If the input string were instead aaaba, processing would occur as before until
$$\left\{ (2, \verb=aaba=), (2, \verb=aba=), (3, \verb=a=) \right\}$$ is reached and the NDFA halts. Although 3 is in $F$ , it is not possible to reduce the input string completely before reaching 3. Therefore aaaba is not accepted by this NDFA.

Any regular grammar can be represented by an NDFA. Any string accepted by the NDFA is in the language represented by that NDFA. Furthermore, it is a straight-forward process to generate an NDFA for any regular grammar. Actual operation of an NDFA is generally intractable, but there is a simple process to transform any NDFA into a DFA, the operation of which is very tractable.
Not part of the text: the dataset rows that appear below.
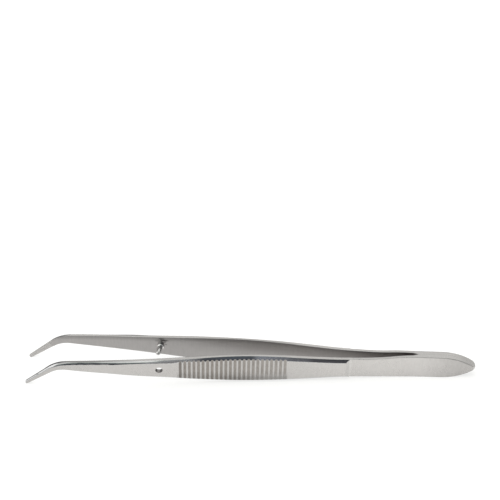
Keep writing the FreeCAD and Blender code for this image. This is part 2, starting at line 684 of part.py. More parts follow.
def make_guide_pin():
    """The guide pin: riveted shank, collar on the inner face, and a shaft that leans to the tips."""
    body = new_body("guide_pin")
    shank = f"({cell('shank_diameter')} / 2)"
    head = f"({cell('rivet_diameter')} / 2)"
    collar = f"({cell('collar_diameter')} / 2)"
    shaft = f"({cell('pin_diameter')} / 2)"
    end = f"({cell('pin_end_diameter')} / 2)"
    seat = f"({cell('blade_thickness')} - {cell('rivet_depth')})"
    fillet = f"({cell('collar_height')} - {cell('collar_rim')})"
    sketch = pin_sketch(body, "pin_rivet_profile", cell("open_angle"))
    rim, height, clear = size["collar_rim"], size["collar_height"], size["seat_clearance"]
    ends = draw_path(sketch, [
        ((worth(head), size["blade_thickness"]), None, False),
        ((0, size["blade_thickness"]), None, False),
        ((0, -height), None, False),
        ((worth(shaft), -height), None, False),
        ((worth(collar), -rim), 0.1, False),
        ((worth(collar), -clear), None, False),
        ((worth(shank), -clear), None, False),
        ((worth(shank), worth(seat)), None, False),
    ])
    place_points(sketch, [
        (ends[0][0], (shank, seat)),
        (ends[1][0], (head, cell("blade_thickness"))),
        (ends[2][0], ("0", cell("blade_thickness"))),
        (ends[3][0], ("0", f"-{cell('collar_height')}")),
        (ends[4][0], (shaft, f"-{cell('collar_height')}")),
        (ends[5][0], (collar, f"-{cell('collar_rim')}")),
        (ends[6][0], (collar, f"-{cell('seat_clearance')}")),
        (ends[7][0], (shank, f"-{cell('seat_clearance')}")),
    ])
    bind(sketch, "Radius", (4,), f"({fillet})")
    doc.recompute()
    new_feature(
        body, "PartDesign::Revolution", "pin_rivet", Profile=sketch, ReferenceAxis=(sketch, ["V_Axis"]))

    lean = f"({cell('open_angle')} + {cell('pin_lean')})"
    # The lowest edge of the leaning shaft starts inside the collar's rim, clear of the far arm
    start = f"({shaft} * tan({cell('pin_lean')}) + {cell('collar_rim')} / 2)"
    sketch = pin_sketch(body, "pin_shaft_profile", lean)
    length, nose = size["pin_length"], size["pin_nose"]
    edge = worth(end)
    radius = (edge**2 + nose**2) / (2 * nose)
    bulge = radius - math.sqrt(radius**2 - (edge**2 + nose**2) / 4)
    ends = draw_path(sketch, [
        ((edge, -(length - nose)), bulge, False),
        ((worth(shaft), -worth(start)), None, False),
        ((0, -worth(start)), None, False),
        ((0, -length), None, False),
    ])
    place_points(sketch, [
        (ends[0][0], ("0", f"-{cell('pin_length')}")),
        (ends[1][0], (end, f"-({cell('pin_length')} - {cell('pin_nose')})")),
        (ends[2][0], (shaft, f"-{start}")),
        (ends[3][0], ("0", f"-{start}")),
    ])
    tie(sketch, "PointOnObject", 0, 3, -2)
    doc.recompute()
    new_feature(
        body, "PartDesign::Revolution", "pin_shaft", Profile=sketch, ReferenceAxis=(sketch, ["V_Axis"]))
    doc.recompute()
    return body


def resting_turn():
    """Turn about the y axis, in degrees, that lays tips and tail on one level line.

    The line touches the rounding of the tips and the curve of the pointed tail from below.
    """
    angle = math.radians(size["bend_angle"])
    straight = size["tip_length"] - size["tip_end_radius"]
    tip_x = -(size["bend_station"] + size["bend_radius"] * math.sin(angle) + straight * math.cos(angle))
    tip_z = size["bend_rise"] - size["bend_radius"] * (1 - math.cos(angle)) - straight * math.sin(angle)
    half = size["pad_width"] / 2
    run = size["ogive_start"] - size["point_radius"]
    ogive = (run**2 + half**2 - size["point_radius"]**2) / (2 * (half - size["point_radius"]))
    across = Vector(-size["ogive_start"] - tip_x, ogive - half - tip_z, 0)
    slope = math.atan2(across.y, across.x)
    return math.degrees(slope + math.asin((size["tip_end_radius"] - ogive) / across.Length))


far_arm = make_arm("far_arm", add_rivet_hole)
near_blank = make_arm("near_blank", add_guide_hole)
guide_pin = make_guide_pin()
near_arm = doc.addObject("Part::Mirroring", "near_arm")
near_arm.Label = "near_arm"
near_arm.Source = near_blank
near_arm.Normal = Vector(0, 1, 0)
doc.recompute()

# The pliers lie on their tips and tail, with the origin below the middle of the whole
turn = Placement(Vector(0, 0, 0), Rotation(Vector(0, 1, 0), resting_turn()))
box = FreeCAD.BoundBox()
for piece in (far_arm, near_arm):
    turned = piece.Shape.copy()
    turned.Placement = turn.multiply(turned.Placement)
    box.add(turned.optimalBoundingBox(True, False))
rest = Placement(Vector(-(box.XMin + box.XMax) / 2, 0, -box.ZMin), turn.Rotation)
for piece in (far_arm, near_blank, guide_pin):
    piece.Placement = rest
doc.recompute()

faults = [item.Name for item in doc.Objects if {"Invalid", "Error"} & set(item.State)]
if faults:
    raise ValueError(f"not built: {faults}")
for piece in (near_arm, far_arm, guide_pin):
    shape = piece.Shape
    if shape.isNull() or not shape.isValid() or len(shape.Solids) != 1:
        raise ValueError(f"{piece.Label} is not one sound solid")
    shape.exportStep(f"parts/{piece.Label}.step")
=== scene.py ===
"""Cotton pliers lying on a white studio floor, seen as in the photograph.

Lengths are in metres unless a comment says millimetres. The pliers lie along x with the tail
at +x, and the arm nearest to the camera is on the -y side. Every piece is a CAD node whose
mesh stays as it is; this file gives the nodes their steel. A station is a distance from the
tail's end along the pliers, a level is a height above their middle line, and both are in
millimetres in the drawing of an arm, before the pliers were laid down.

A step is two places between which a value changes smoothly, and often also the value before
and after them. A tone is a share that is added to the brightness of a finish.
"""
import bpy
import math
from mathutils import Matrix, Vector
from types import SimpleNamespace

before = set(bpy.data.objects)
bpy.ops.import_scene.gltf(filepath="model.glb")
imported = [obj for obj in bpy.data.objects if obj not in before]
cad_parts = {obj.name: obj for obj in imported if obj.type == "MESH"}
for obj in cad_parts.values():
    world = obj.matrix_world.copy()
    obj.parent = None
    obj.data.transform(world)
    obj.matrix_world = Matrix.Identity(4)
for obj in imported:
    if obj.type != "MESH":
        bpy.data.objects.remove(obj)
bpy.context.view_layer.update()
scene = bpy.context.scene
MM = 0.001

# Camera: direction, roll, distance and offsets of the lens axis (mm), pixels per mm, frame
AZIMUTH, ELEVATION, ROLL = 2.0, 43.5, -0.812
DISTANCE, ACROSS, UP = 600.0, -0.485, -41.071
SCALE, PIXELS = 2.9662, 500
SENSOR_WIDTH, CLIP_START, CLIP_END = 36, 0.01, 20

# Where the arms' drawing lies in the frame: its origin (x and z, mm) and its turn about y
TAIL_X, TAIL_Z, TURN = 75.286, 4.357, 1.609
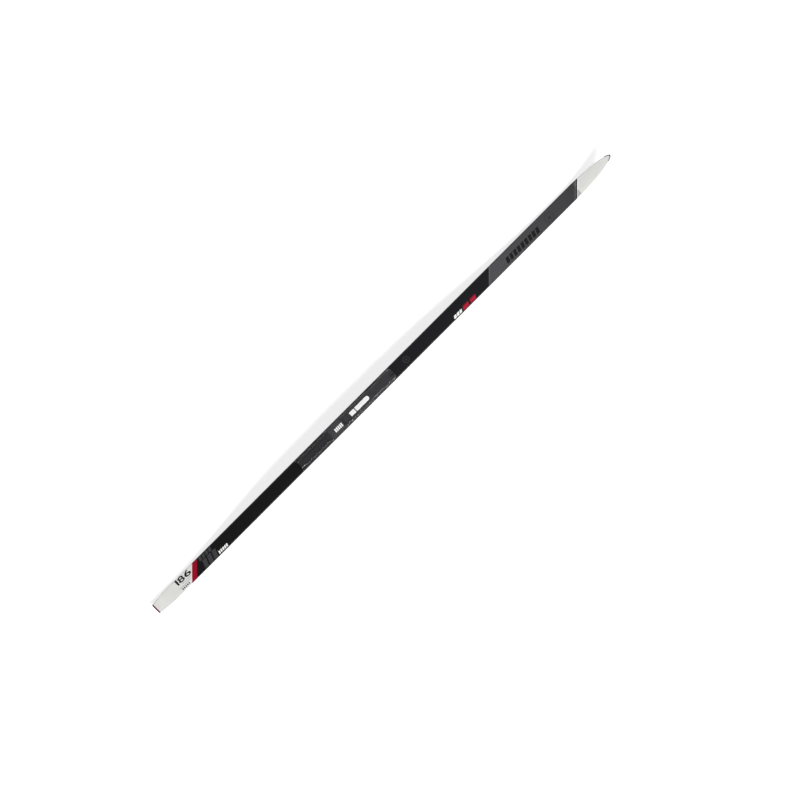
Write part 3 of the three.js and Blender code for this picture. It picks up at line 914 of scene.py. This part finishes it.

Regular expression matchers tend to operate in this manner.

Remarks.

• Instead of a single starting state, one may more generally consider an NDFA $M$ with a set $I$ of starting states. However, this is not necessary, as an NDFA $M'$ with a single starting state can be constructed from $M$ such that $L(M')=L(M)$ . This is done by adding an extra symbol $\sigma$ not in the state set $Q$ of $M$ , and using it as the starting state of $M'$ . Additionally, the transition function $T'$ of $M'$ extends the transition function $T$ of $M$ such that $T'(\sigma,a)=I$ for all $a\in \Sigma\cup \lambda$ .
• Another possible generalization is to include the so-called $\epsilon$ -transitions. Nevertheless, it can be shown that any NDFA with $\epsilon$ -transitions is equivalent to one without any $\epsilon$ -transitions.